Femtocells were initially developed for residential applications, allowing subscribers to connect locally within homes that were poorly served by their carrier's main wireless infrastructure. There have been significant developments since femtocell development was started in 2007, and Informa Telecoms & Media recently reported that there are more than 2.3 million 3G femtocells globally. In parallel with residential deployments, carriers are also planning femtocells for enterprise and public environments. These femtocells are larger and more capable than the residential femtocells currently deployed.

At this critical time, the latest issue of Heavy Reading Components Insider, "Femtocell Technology Enables Small Cell Wireless Revolution," analyzes the availability of femtocell silicon devices and reviews the importance of software and end-to-end solution providers. The report reviews component availability, features and performance, and profiles 16 vendors including silicon, software, IP and end-to-end solution providers in this key market.

With first-generation femtocells deployed in the network, there is a diverging market for femtocell solutions. Carriers deploying residential femtocells require lower-cost solutions with support for a limited number of subscribers and a single network, usually 3G. This will be addressed by home gateways with integrated femtocell technology. Carriers deploying femtocells in enterprises and public spaces require many more subscribers, full network management and multi-mode support for 2G, 3G and LTE. Standalone femtocell access points are addressing this.

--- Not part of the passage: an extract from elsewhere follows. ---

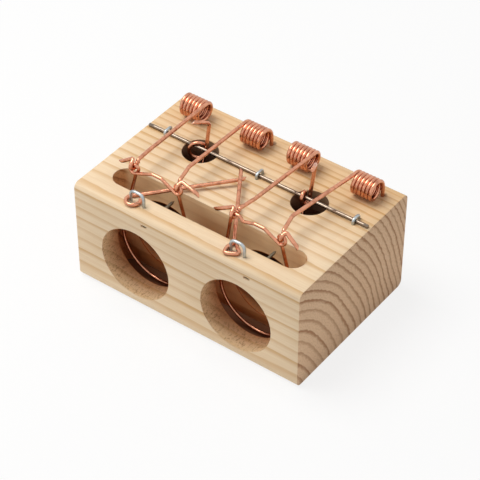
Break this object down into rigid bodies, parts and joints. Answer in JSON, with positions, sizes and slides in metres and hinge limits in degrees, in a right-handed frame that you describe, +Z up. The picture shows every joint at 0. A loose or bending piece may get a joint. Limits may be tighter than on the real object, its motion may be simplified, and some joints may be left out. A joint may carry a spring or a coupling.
{
  "type": "snap mouse trap",
  "caption": "Pine block mouse trap: round entry holes, sliding wire nooses in a cross slot, torsion spring arms, swivelling lock bars and bait triggers on an axle rod",
  "frame": {"origin": "middle of the underside of the block, on the surface it stands on", "axes": "+X along the block to the right, +Y from the entry holes to the back, +Z up"},
  "size_m": [0.1, 0.0676, 0.0623],
  "materials": {
    "timber": "planed pine, unvarnished",
    "copper_wire": "copper-plated spring wire",
    "bright_rod": "drawn bright",
    "zinc_wire": "galvanised"
  },
  "bodies": {
    "block_body": {"block": "timber", "axle_rod": "bright_rod", "rod_staple_left": "zinc_wire", "rod_staple_middle": "zinc_wire", "rod_staple_right": "zinc_wire", "bar_staple_left": "zinc_wire", "bar_staple_right": "zinc_wire", "stop_pin_left": "zinc_wire", "stop_pin_right": "zinc_wire", "spring_coil_1": "copper_wire", "spring_coil_2": "copper_wire", "spring_coil_3": "copper_wire", "spring_coil_4": "copper_wire"},
    "arm_body_1": {"spring_arm_1": "copper_wire"},
    "arm_body_2": {"spring_arm_2": "copper_wire"},
    "arm_body_3": {"spring_arm_3": "copper_wire"},
    "arm_body_4": {"spring_arm_4": "copper_wire"},
    "noose_body_left": {"noose_left": "copper_wire"},
    "bar_body_left": {"lock_bar_left": "copper_wire"},
    "trigger_body_left": {"trigger_left": "copper_wire"},
    "noose_body_right": {"noose_right": "copper_wire"},
    "bar_body_right": {"lock_bar_right": "copper_wire"},
    "trigger_body_right": {"trigger_right": "copper_wire"}
  },
  "joints": [
    {"name": "arm_1_lift", "type": "hinge", "parent": "block_body", "child": "arm_body_1", "pos_m": [-0.0334, 0.0234, 0.0491], "axis": [-1, 0, 0], "range_deg": [0, 50], "stiffness_Nm_per_rad": 0.4},
    {"name": "arm_2_lift", "type": "hinge", "parent": "block_body", "child": "arm_body_2", "pos_m": [-0.0152, 0.0234, 0.0491], "axis": [-1, 0, 0], "range_deg": [0, 50], "stiffness_Nm_per_rad": 0.4},
    {"name": "arm_3_lift", "type": "hinge", "parent": "block_body", "child": "arm_body_3", "pos_m": [0.0158, 0.0234, 0.0491], "axis": [-1, 0, 0], "range_deg": [0, 50], "stiffness_Nm_per_rad": 0.4},
    {"name": "arm_4_lift", "type": "hinge", "parent": "block_body", "child": "arm_body_4", "pos_m": [0.034, 0.0234, 0.0491], "axis": [-1, 0, 0], "range_deg": [0, 50], "stiffness_Nm_per_rad": 0.4},
    {"name": "noose_left_hang", "type": "hinge", "parent": "arm_body_1", "child": "noose_body_left", "pos_m": [-0.0227, -0.01955, 0.052], "axis": [-1, 0, 0], "range_deg": [-28, 0]},
    {"name": "noose_right_hang", "type": "hinge", "parent": "arm_body_3", "child": "noose_body_right", "pos_m": [0.0227, -0.01955, 0.052], "axis": [-1, 0, 0], "range_deg": [-28, 0]},
    {"name": "bar_left_swivel", "type": "hinge", "parent": "block_body", "child": "bar_body_left", "pos_m": [-0.02725, -0.029, 0.04525], "axis": [0, 0, 1], "range_deg": [0, 32]},
    {"name": "bar_right_swivel", "type": "hinge", "parent": "block_body", "child": "bar_body_right", "pos_m": [0.01735, -0.029, 0.04525], "axis": [0, 0, 1], "range_deg": [-34, 0]},
    {"name": "trigger_left_tilt", "type": "hinge", "parent": "block_body", "child": "trigger_body_left", "pos_m": [-0.0246, 0.0092, 0.0451], "axis": [1, 0, 0], "range_deg": [-15, 12]},
    {"name": "trigger_right_tilt", "type": "hinge", "parent": "block_body", "child": "trigger_body_right", "pos_m": [0.0246, 0.0092, 0.0451], "axis": [1, 0, 0], "range_deg": [-15, 12]}
  ],
  "couplings": [
    {"joint": "arm_2_lift", "follows": "arm_1_lift", "ratio": 1},
    {"joint": "noose_left_hang", "follows": "arm_1_lift", "ratio": -0.56},
    {"joint": "arm_4_lift", "follows": "arm_3_lift", "ratio": 1},
    {"joint": "noose_right_hang", "follows": "arm_3_lift", "ratio": -0.56}
  ]
}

Broadcom Corp. (Nasdaq: BRCM), Picochip and Qualcomm Inc. (Nasdaq: QCOM) are all shipping femtocell silicon. Second-generation silicon that will support 3G and LTE, ideal for enterprise femtocells, will be available by the end of 2011 from DesignArt Networks , Freescale Semiconductor Inc. , Picochip and Texas Instruments Inc. (NYSE: TXN). These second-generation solutions integrate significant control and multimode baseband processing. Network backhaul to the carrier is through Gigabit Ethernet links.

The development of femtocells has seen significant cooperation among software developers, silicon developers and system developers. Technology leaders ip.access Ltd. and Ubiquisys Ltd. have developed software to control femtocell radio access. Both companies use third-party silicon devices for enterprise solutions and license designs for residential femtocells to numerous customers. Aricent Inc. , Continuous Computing Corp. and Enea AB have protocol stacks and other software available for femtocell development. Node-H GmbH and mimoOn GmbH have developed LTE software.

Home gateways are expected to be the next wave of residential femtocell deployment. These solutions require significant software and hardware integration, including 3G baseband, application processor, Wi-Fi, and DSL or cable modem. Several vendors groups are working on home gateway solutions, including Broadcom and Ubiquisys.

Femtocell deployments are growing quickly as more carriers see the advantages they bring to subscribers and carriers alike with enhanced coverage, greater network bandwidth and cost-effective implementations. The femtocell market is splitting into two paths, and the ecosystem is responding accordingly. Second-generation femtocell silicon is enabling cost-effective enterprise access points, and vendors are licensing femtocell software and designs for both enterprise and residential applications. Radio access has been a key technology for first-generation femtocell solutions, and this will continue; however, further standardization of femtocell specifications and interoperability will reduce the competitive advantage this brings in the future.